「みんな仲良く一緒にいるのは なんと美しく楽しいことか」(NO.2)

「みんな仲良く一緒にいるのは なんと美しく楽しいことか」

私がこひつじ幼稚園に着任してから20年ほどが経ちますが、幼稚園として大切にしたい教育や目指したい教育は変わりませんが、時代に合わせて、子どもの姿を見て、教育の方向を変えてみる、試みてみるということを何度もしてきました。保護者にありのままの子どもの育ちをできるだけ見てほしいと思ったからです。

ある年の運動会に、「子どもの頑張りに感動した」と大泣きしたお母さんがおりました。「あの子が、精一杯の姿で運動会を楽しんでいたわ」とおっしゃいました。驚いたことに「あの子」は、我が子ではありませんでした。正確にいうと、「我が子はもとより・・・」だったのだと思います。その後の運動会のアンケートでも、色々な方が、他の子の姿を讃えてくださるのはこひつじ幼稚園の保護者の特徴だと思っています。すてきなことです。

今年は、毎月の誕生会に、誕生月の子どもとその保護者と園児たちだけではなく、その他に一緒にお祝いしてくださる保護者の参加を募ることにしました。4月の落ち着かない集会の姿から、3月の成熟した様子までを多くの保護者の方にご覧いただき、子どもの成長を確認してほしいと思ったからです。先日の4月の誕生会に参加してくださった保護者の方は、「自分の子ではないのに、泣きそうになった。すてきな誕生会だった」と感想をくださいました。

お母さんから生まれてきたこと、これまで一生懸命育ててくださったこと、神様に親子ともども守られてきたこと、これからの一年も大いなる期待をもって生きることをみんなで味わい合いたく思います。

「みんな仲良く一緒にいるのはなんと美しく楽しいことか(詩篇133の1)」という聖句のお話の中で「春のお花も木も鳥も一緒に仲良くね」と言うと、年長の子が「虫も」と、私の話に付け足しました。前日、虫を獲ってそのまま放ったらかしてしまい、命のとの向き合い方に気付かされ学んだ子でした。

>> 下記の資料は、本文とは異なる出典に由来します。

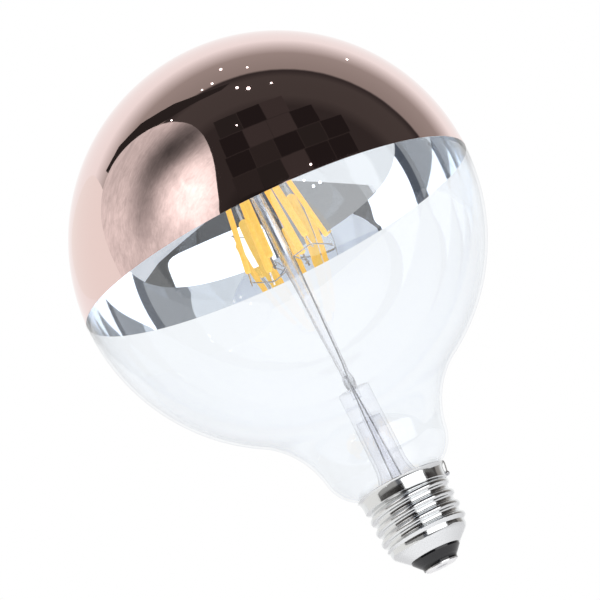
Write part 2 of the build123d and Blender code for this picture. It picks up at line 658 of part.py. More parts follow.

大切な子どもたちのこの春は、どの子も柔らかな薄い緑の葉っぱのように輝いて見えます。ひたすら虫見つけに没頭する子、園庭を歩き回る子、滑り台に登ったり降りたりと繰り返す子、ままごとスカートを頭に被って、プリキュアを踊りまくる子、自転車に乗って春を感じる子、幼稚園の裏に桜を見つけたと嬉しそうに報告する子、木の下に研究所をつくって、虫眼鏡を首に下げている子、お部屋で大きな紙に大きな絵を描く子などなど、大忙しで遊んでいます。その中で、小さな満足と達成感と失敗を繰り返しながら学んでいます。教師たちは、充実した時間を過ごせるよう、さまざまな仕掛けを用意していますし、特にひとりひとりの心の動きにも注目しているところです。

美しい花が咲く背後には、土を耕し種から花咲くまでを育て上げた何か月もの、目には見えない努力があるように、「みんな仲良く一緒にいる」ことも、お互いの絶えざる心遣いなしにはありえないものです。年長組の子が、手伝うことはないかと未就園児の様子を見にいく姿、そっと靴を履かせてくれる心遣いを見ることができる私たちの世界は聖句の御ことば通り、美しくスタートしました。